Совершено изнасилование — и тебя это заводит. Произошло убийство — и ты пылаешь от нетерпения.

— В настоящий момент Юсефин Давидссон обследуют врачи университетской больницы. Они решат, имело ли место изнасилование. Кроме того, с ней работает дежурный психолог — чтобы поддержать ее, помочь заговорить.

— Я проверила, — говорит Малин. — В одном Линчёпинге сто двадцать Давидссонов. Чтобы обзвонить их, нам придется посадить на телефон всех людей, имеющихся в нашем распоряжении. Это если она не заговорит сама или никто не начнет ее разыскивать.

— И мы по-прежнему не знаем, кто позвонил в полицию и сообщил, что она сидит в парке в полубессознательном состоянии.

— Не знаем, и это трудно выяснить, — соглашается Свен. — Думаю, звонили с мобильного по карте. Нам известно, как это бывает. Возможно, это был случайный прохожий, который не хочет иметь дела с полицией. Или лицо, причастное к нападению. И никто из родственников Юсефин Давидссон к нам пока не обращался. Полная тишина. Надо будет обойти дома в окрестностях парка. А когда врачи и психологи закончат свое дело, попытаться побеседовать с ней в больнице.

— Может быть, она старше, чем выглядит, — высказывает предположение Малин. — И остается дома одна, когда родители в отъезде.

— В связи с этим разговор неизбежно переходит на Тересу Эккевед, — откликается Свен. — Родители ездили в Париж, а она должна была находиться дома, на вилле в Стюрефорсе, со своим бойфрендом.

Малин вздрагивает от слов «вилла» и «Стюрефорс».

Стюрефорс — пригород Линчёпинга, где прошло ее детство. Тысячи образов всплывают в сознании. Ее родители, кажется, намеренно избегают друг друга.
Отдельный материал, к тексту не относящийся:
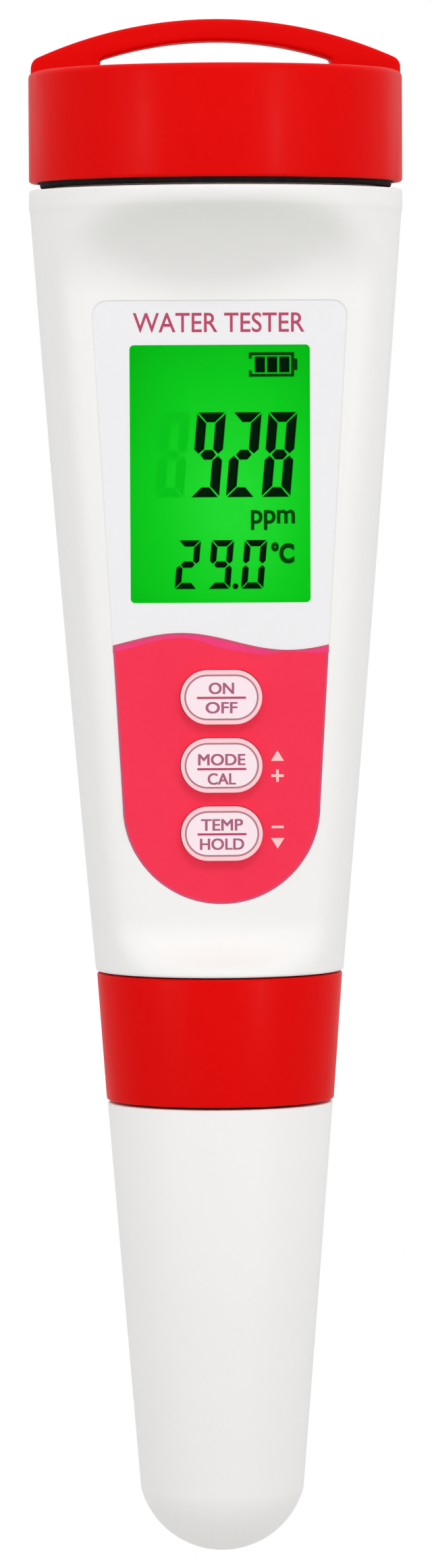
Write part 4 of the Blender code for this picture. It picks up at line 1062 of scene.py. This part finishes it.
def lamps():
    """Soft lamps aimed at the tester's middle. The two strips only show as its highlights."""
    centre = Vector((0, 0, TIP_Z + 0.09))
    for name, (azimuth, elevation, distance, width, height, power) in LAMPS.items():
        around, up = math.radians(azimuth), math.radians(elevation)
        way = Vector((math.sin(around) * math.cos(up), -math.cos(around) * math.cos(up), math.sin(up)))
        light = bpy.data.lights.new(name, "AREA")
        light.shape = "RECTANGLE"
        light.size, light.size_y, light.energy = width, height, power
        lamp = placed(name, light)
        lamp.location = centre + way * distance
        lamp.rotation_euler = (-way).to_track_quat("-Z", "Y").to_euler()
        lamp.visible_camera = False
        lamp.visible_diffuse = not name.endswith("strip")


def floor():
    """A pale floor that turns into the white of the surround far from the object."""
    level = Matrix.Translation((0, 0, TIP_Z - 0.32)) @ Matrix.Scale(MM, 4)
    made = prism("floor", circle(1600, 96), -2, 0, level)
    near, away = 0.5, 1.5
    pale = Surface("pale_floor", (0.74, 0.74, 0.73), 0.75, specular=0.0).cloud(3, 0.2, (0.71, 0.71, 0.7))
    flat = pale.add("ShaderNodeVectorMath", operation="MULTIPLY")
    pale.link(pale.place, flat.inputs[0])
    flat.inputs[1].default_value = (1, 1, 0)
    reach = pale.add("ShaderNodeVectorMath", operation="LENGTH")
    pale.link(flat.outputs[0], reach.inputs[0])
    far = pale.ramp(reach.outputs["Value"], near, away, 0, 1)
    pale.tint(far, (0, 0, 0)).set(Emission_Color=(1, 1, 1, 1))
    pale.link(far, pale.shader.inputs["Emission Strength"])
    made.data.materials.append(pale.grain(300, 0.02).material)


def sky():
    """A white surround, a shade brighter from below than from above, and plain white where it is seen."""
    world = bpy.data.worlds.new("studio")
    bpy.context.scene.world = world
    world.use_nodes = True
    nodes, links = world.node_tree.nodes, world.node_tree.links
    split = nodes.new("ShaderNodeSeparateXYZ")
    links.new(nodes.new("ShaderNodeTexCoord").outputs["Generated"], split.inputs[0])
    grade = nodes.new("ShaderNodeMapRange")
    for limit, value in (("From Min", -0.6), ("From Max", 0.6), ("To Min", SKY_LOW), ("To Max", SKY_HIGH)):
        grade.inputs[limit].default_value = value
    links.new(split.outputs["Z"], grade.inputs["Value"])
    soft = nodes["Background"]
    soft.inputs["Color"].default_value = (1, 1, 1, 1)
    links.new(grade.outputs["Result"], soft.inputs["Strength"])
    seen = nodes.new("ShaderNodeBackground")
    seen.inputs["Color"].default_value = (1, 1, 1, 1)
    mix = nodes.new("ShaderNodeMixShader")
    links.new(nodes.new("ShaderNodeLightPath").outputs["Is Camera Ray"], mix.inputs["Fac"])
    links.new(soft.outputs[0], mix.inputs[1])
    links.new(seen.outputs[0], mix.inputs[2])
    links.new(mix.outputs[0], nodes["World Output"].inputs["Surface"])


def camera():
    """Almost straight on, a little to the left, with a long lens."""
    distance, eye = 870 * MM, TIP_Z + 130.4 * MM
    yaw, aim, pitch, roll = (math.radians(a) for a in (1.9, 1.879, 2.62, 0.3))
    data = bpy.data.cameras.new("camera")
    data.sensor_width, data.lens = 36, 169.8
    data.clip_start, data.clip_end = 0.05, 20
    made = placed("camera", data)
    made.location = (-math.sin(yaw) * distance, -math.cos(yaw) * distance, eye)
    ahead = Vector((math.sin(aim) * math.cos(pitch), math.cos(aim) * math.cos(pitch), -math.sin(pitch)))
    turn = ahead.to_track_quat("-Z", "Y").to_matrix().to_4x4() @ Matrix.Rotation(-roll, 4, "Z")
    made.rotation_euler = turn.to_euler()
    bpy.context.scene.camera = made


def main():
    mats = make_materials()
    housing(mats)
    label(mats)
    coloured_field(mats)
    label_print(mats)
    display(mats)
    for name, v in key_places().items():
        key(name, v, mats)
    top_cap(mats)
    cap_gasket(mats)
    locking_collar(mats)
    electrode(mats)
    sensor_cap(mats)
    storage_sponge(mats)
    dress(mats)
    floor()
    sky()
    lamps()
    camera()
    bpy.context.scene.view_settings.view_transform = "Standard"


main()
Сама она носится по дому и саду, но ее не покидает чувство, будто она не знает, где находится, будто в реальности все совсем по-другому и каждый угол, куст, каждое слово или намек скрывают в себе тайну. Она с нетерпением ждет того времени, когда станет взрослой, — в наивной надежде, что тогда все прояснится.

Ее комната. Плакат «Duran Duran» на стене.

Ник Родос.

«See them walking hand in hand across the bridge at midnight… Girls on film…» [3]

— Но когда вчера вечером они вернулись домой, оказалось, что Тересы там нет. Позвонив ее парню, они узнали, что он все это время провел с родителями на даче, без Тересы.

Маркус.

Туве.

В начале их романа дочь не то чтобы лгала, но скрывала правду. Выкручивалась, как могла, чтобы найти заповедное пространство для своей любви, считая, что я буду злиться. Мне она тогда не доверяла. Думала, я буду попрекать ее. И я действительно это делала. Убеждала себя, что стараюсь уберечь тебя, Туве, хотя это было не так: я просто не хотела, чтобы ты повторяла мои ошибки. Боже мой, мне было всего двадцать, когда я забеременела тобой. Я просто не вынесу, если ты пустишься в то же сумасшедшее путешествие, как я тогда, испытаешь на себе это болезненное двойственное чувство — любви и загнанности в угол. Я не верила в тебя, думала только о себе, и ты скрывала от меня свою первую любовь.